Wolff argues controversy is good for F1
By Mat Coch
Sunday 15th August, 2021 - 8:05am
Amid the ongoing war of words between Christian Horner and Toto Wolff in the media, the latter has claimed controversy is good for Formula 1.
Red Bull and Mercedes are locked in a tight battle in both constructors’ and drivers’ championships, the former recently losing control of both after two disastrous race weekends on the trot.
The squad left the British Grand Prix with only three points courtesy of Max Verstappen’s performance in Sprint Qualifying, and added only two more at the Hungarian Grand Prix last time out.
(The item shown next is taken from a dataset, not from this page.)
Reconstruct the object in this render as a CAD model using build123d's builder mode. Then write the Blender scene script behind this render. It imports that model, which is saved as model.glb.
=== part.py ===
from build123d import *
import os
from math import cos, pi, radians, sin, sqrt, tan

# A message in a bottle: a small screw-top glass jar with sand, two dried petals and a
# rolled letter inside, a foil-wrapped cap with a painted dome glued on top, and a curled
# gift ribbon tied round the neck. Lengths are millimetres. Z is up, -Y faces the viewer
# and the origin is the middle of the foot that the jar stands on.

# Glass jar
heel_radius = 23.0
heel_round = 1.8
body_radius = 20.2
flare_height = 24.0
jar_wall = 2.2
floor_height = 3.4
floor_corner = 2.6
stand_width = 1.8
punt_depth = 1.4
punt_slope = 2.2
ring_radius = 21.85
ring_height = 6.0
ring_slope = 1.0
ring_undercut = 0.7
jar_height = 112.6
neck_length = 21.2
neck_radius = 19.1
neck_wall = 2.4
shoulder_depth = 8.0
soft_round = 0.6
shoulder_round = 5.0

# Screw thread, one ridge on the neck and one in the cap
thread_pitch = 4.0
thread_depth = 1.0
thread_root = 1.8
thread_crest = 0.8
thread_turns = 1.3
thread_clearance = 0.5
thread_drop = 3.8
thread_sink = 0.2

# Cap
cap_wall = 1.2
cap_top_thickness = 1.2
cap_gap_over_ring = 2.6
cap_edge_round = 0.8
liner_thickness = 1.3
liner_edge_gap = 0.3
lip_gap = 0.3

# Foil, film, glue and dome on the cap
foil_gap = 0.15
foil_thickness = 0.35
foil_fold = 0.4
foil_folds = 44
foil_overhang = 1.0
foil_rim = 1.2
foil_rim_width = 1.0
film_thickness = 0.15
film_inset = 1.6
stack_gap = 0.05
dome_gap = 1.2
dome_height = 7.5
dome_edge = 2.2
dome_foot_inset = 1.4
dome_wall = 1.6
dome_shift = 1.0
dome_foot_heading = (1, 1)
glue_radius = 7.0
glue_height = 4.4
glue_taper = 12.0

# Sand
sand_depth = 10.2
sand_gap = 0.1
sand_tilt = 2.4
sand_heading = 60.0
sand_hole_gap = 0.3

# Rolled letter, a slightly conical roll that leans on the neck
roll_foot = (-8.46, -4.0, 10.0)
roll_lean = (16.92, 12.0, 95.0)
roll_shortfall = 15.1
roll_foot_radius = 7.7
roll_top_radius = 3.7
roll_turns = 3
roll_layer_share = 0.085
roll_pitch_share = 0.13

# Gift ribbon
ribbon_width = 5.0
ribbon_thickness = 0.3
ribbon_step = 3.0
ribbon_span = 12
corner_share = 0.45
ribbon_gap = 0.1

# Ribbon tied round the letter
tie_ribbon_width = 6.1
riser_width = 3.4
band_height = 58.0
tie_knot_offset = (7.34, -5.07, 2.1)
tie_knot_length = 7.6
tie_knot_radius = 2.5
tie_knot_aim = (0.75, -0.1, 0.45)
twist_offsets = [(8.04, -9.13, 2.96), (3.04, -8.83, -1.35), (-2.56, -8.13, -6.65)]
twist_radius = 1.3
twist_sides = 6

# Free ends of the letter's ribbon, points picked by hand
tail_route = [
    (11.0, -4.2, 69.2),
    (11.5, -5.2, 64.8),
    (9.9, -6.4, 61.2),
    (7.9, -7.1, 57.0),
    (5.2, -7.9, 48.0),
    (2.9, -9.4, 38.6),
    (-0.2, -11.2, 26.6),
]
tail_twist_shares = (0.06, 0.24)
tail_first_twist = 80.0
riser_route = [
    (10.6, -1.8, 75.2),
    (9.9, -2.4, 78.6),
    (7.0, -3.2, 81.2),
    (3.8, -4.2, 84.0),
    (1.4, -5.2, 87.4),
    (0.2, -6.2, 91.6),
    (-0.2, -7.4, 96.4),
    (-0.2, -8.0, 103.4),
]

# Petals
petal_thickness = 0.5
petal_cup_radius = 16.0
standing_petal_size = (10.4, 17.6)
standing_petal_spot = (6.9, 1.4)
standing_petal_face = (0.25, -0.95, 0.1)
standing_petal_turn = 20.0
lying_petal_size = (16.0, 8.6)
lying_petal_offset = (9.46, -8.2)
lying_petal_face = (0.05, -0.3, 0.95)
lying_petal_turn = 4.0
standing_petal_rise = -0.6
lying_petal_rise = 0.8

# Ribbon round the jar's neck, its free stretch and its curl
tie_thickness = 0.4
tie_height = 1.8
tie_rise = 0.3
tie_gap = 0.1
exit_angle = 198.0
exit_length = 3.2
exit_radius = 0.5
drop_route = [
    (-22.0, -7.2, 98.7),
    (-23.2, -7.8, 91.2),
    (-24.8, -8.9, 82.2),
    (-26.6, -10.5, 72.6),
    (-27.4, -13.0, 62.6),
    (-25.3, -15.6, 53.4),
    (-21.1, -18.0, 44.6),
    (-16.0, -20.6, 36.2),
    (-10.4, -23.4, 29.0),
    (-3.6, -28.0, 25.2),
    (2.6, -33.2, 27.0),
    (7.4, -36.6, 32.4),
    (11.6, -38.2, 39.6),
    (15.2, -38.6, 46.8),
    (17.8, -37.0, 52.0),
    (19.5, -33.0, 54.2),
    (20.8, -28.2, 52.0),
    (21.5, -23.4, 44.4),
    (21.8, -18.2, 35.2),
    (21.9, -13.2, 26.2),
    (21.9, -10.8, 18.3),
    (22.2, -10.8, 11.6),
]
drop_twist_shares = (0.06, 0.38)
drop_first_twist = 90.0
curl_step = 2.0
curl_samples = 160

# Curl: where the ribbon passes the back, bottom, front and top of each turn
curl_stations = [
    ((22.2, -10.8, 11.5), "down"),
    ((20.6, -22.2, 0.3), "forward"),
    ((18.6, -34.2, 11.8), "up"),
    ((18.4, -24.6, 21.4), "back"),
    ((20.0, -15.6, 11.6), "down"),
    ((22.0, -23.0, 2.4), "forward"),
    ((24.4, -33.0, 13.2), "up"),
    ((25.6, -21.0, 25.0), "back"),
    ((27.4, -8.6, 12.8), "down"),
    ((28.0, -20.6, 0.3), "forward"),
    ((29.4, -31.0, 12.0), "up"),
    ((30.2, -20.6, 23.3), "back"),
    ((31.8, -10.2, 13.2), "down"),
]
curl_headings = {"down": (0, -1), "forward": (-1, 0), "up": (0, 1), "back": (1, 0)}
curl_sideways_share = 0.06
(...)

It’s seem momentum swing heavily back in favour of Mercedes and Lewis Hamilton.
Throughout that period, both Wolff and Horner used the media to fire shots at one another as the title battle between their teams spilled off the race track.
The, at time petty, points scoring they played in the press became apparent in the aftermath of the clash between Verstappen and Hamilton on the opening lap in Silverstone.
While Horner antagonised the situation with emotion driven comments in the immediate aftermath, the situation was exacerbated by his team’s optimistic request to have the incident reviewed.
Once that was thrown out, Mercedes struck back with a scathing statement which claimed Red Bull had sought to tarnish the reputation of Hamilton and his team.
It was, according to Wolff’s public comments which followed, his operation’s attempt to defuse the situation or, to use the Austrian’s words, ‘de-escalate’.
The saga has created a volatile championship battle and rivalry between the two operations, the likes of which has not been seen in many years.
It’s also driven up the sport’s metrics as fans tune in to witness it unfold.
“I think Formula One needs content and controversy,” Wolff said when asked if F1 should manage its dirty laundry behind closed doors.
“As long as it is around the sport, it can be quite entertaining.
“But there is certain boundaries that we that we need to respect and the sport should unite and not create more polarisation,” he added, implying reference to Horner’s statements in Britain.
“Especially in a sport that cannot be proud of that stage yet about its diversity and equality.
“We need to just get the words right and therefore, let’s aim to de-escalate rather than to fuel.”
Formula 1 returns with the Belgian Grand Prix on August 27-29.